Лена у себя дома, она свободна, внутренняя жизнь в ней течёт непрерывно. И всё, что ни делает, что с ней ни происходит — мотивированно, как музыка и танец.
Это не светская уклюжесть и огибание острых углов. Какая-то диковатая, немного подростковая, грация и естественность. Ни глаз, ни слуха, ни души не оторвать.
Читает с листа новые стихи. В том числе «Жалобу Кинфии»:
...Ныне ж все кажется мне безвозвратным,
Столь безнадежным, что лучше —
Хрупкий стеклянный поэзии город
Грубо о землю разбить.
Миронов, кажется, восхищён и пробует это выразить.
— Но... это сильно... но ведь это совсем... радикально...
Вот в нём духовная и эмоциональная жизнь течёт не то что неравномерно — скачкообразно, даже взрывообразно.
Вот он, забывшись своим, неподвижно отсутствует и даже считает, что невидим другим, как невидим сейчас себе.
Вот он внимательно обращён к собеседнику, тонкие нервные пальцы прикрывают губы или касаются щеки и подбородка. Он внимает, отражает мимикой сказанное ему, деликатен,
предупредителен и чуток, как чеховский персонаж или князь Мышкин. Красив поразительно, точно и тонко графически вырезан в мерцающем пространстве.

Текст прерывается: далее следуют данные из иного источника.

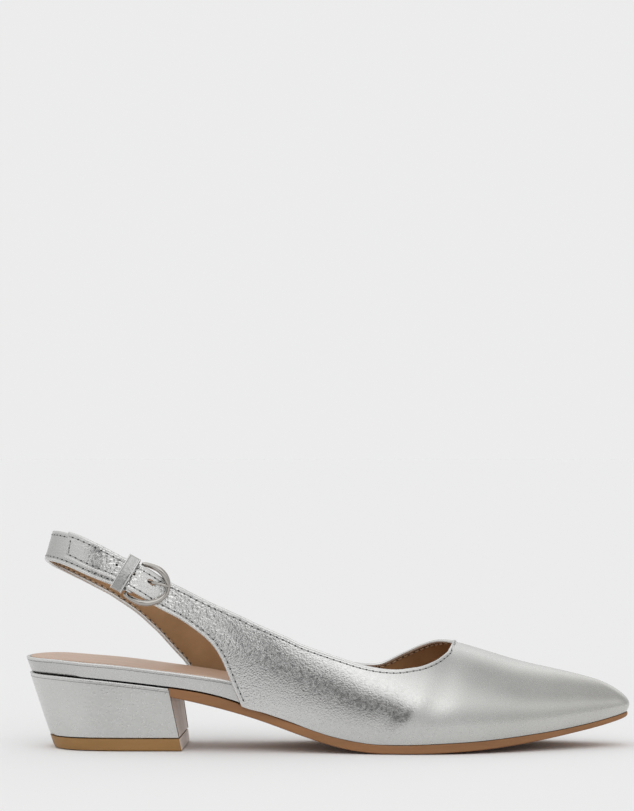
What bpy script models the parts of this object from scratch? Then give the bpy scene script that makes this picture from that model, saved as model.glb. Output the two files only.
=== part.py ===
"""Right slingback pump with a pointed toe and a low block heel.

Metres. The toe is at +X, the foot's outer side at -Y, and the floor at z = 0.
"""

import math

import bmesh
import bpy
from mathutils import Vector

# LENGTH is the whole shoe's, BALL the width of the foot's form there. The others are heights over the floor:
# of the board at the heel, of the form's crest at the throat and of the strap at the back.
LENGTH = 0.2705
BALL = 0.0750
SEAT = 0.0407
THROAT = 0.0477
COLLAR = 0.0965
WALL = 0.0015
GAP = 0.0003
OUTER = -1
INNER = 1

# The upper stands out from the board by FEATHER_STEP, and the outsole by WELT_WIDTH.
FEATHER_STEP = 0.0019
WELT_WIDTH = 0.0023
RIM_LEAN = 0.0020
BULGE = 0.0020
TOE_ACROSS = 0.073 * BALL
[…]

И вот он, совершенно нежданно, взрывается. Предугадать, что его взорвёт, невозможно. Куда не ступи — всюду возможна мина.
Впрочем, физически взрыв — это только жесты и речь.
То ли Кирилл, то ли я вспомянули к слову Филиппова. Мол, даже в таком крайнем маргинальном положении в жизни и литературе — ведь всё равно нашлись
преданные читатели, поклонники, издатели. Хотя бы — Ася Львона та же...
Вот Асю Львовну напрасно вспомнили.
- Как мне это всё ненавистно, - раздаётся внезапный страдающий крик, - именно ЭТО, ЭТО,
весь этот междусобойчик, вся эта Ася Львовна!..
Я с ужасом покосился на Кирилла. Он улыбался и говорил успокоительно: Саша, Саша, ну что Вы...
И подействовало, мельница была оставлена в покое.
В какой-то час я поднял рюмку и произнес тост за двух моих самых любимым современных поэтов, что для меня сегодня — чудо,
что так всё совпало и я их вижу одновременно.
Это была правда. Был декабрь, а в августе я закончил статью о его поэзии, которую не смел написать год, было страшно пройти вслед за стихами.
В озарении отчаяния всё же это было сделано за два-три дня, беспощадно к себе и к поэту. Практически вышли все сроки сдачи рукописи, и писалось уже только для себя,
в космос.
Чтобы взглянуть на открывшиеся вещи и как-то описать то, что было в стихах и за стихами, приходилось буквально вывернуться наизнанку.
Переступить через инстинкт самосохранения, духовного в том числе. И вернуться обратно, в живые, и вынести то, что удалось нащупать там, в сумерках — на свет.
После этой инициации многое изменилось. Для меня.
— Вы сами понимаете, что Вы меня убили своей статьёй, уничтожили? — (Лены в комнате нет), кричит он негромко и страшно, зрачки совершенно белые.
У меня чувство, что это уже было, хотя не со мной.
Да Вы-с и убили-с. Порфирий Петрович. Родион Романыч...
— Нет, я так не считаю, я только прочитал то, что Вы написали в стихах, и в статье написано же, что поэт сам себе прокурор, а критик — свидетель защиты.
И ещё в таком же роде, что убивает ложь, а правда не убивает.
Что-то мирное говорит Кирилл, и белый яростный свет в глазах гаснет.
Александр живёт недалеко от Лены, почти на той же улице; Кирилл берёт Хокку на прогулку и провожаем Миронова домой; он шагает огромными шагами, попадая в лужи и мимо,
мы едва поспеваем. Павел Первый без Кирилла прогуливаться со мной не хочет, ждёт его у подъезда на поводке, я рядом. Хлопнула дверь наверху, Миронов дома.
Еду на Мойку и не верится, что позавчера ещё был в Москве, полдня провел в метаниях между психиатрической больницей и Витебским вокзалом,
и какой невероятный сегодня был день, не короче года.
Через несколько месяцев альманах вышел (я успел на последний поезд) и вручён Миронову.
Часть книги посвящена ему — стихи и три статьи о нём, в том числе моя.
Лена сказала по телефону: «Спросила Сашу, рад ли он этому, вот статья Анпилова ему нравилась, на что он убеждённо воскликнул — но ведь её там нет!»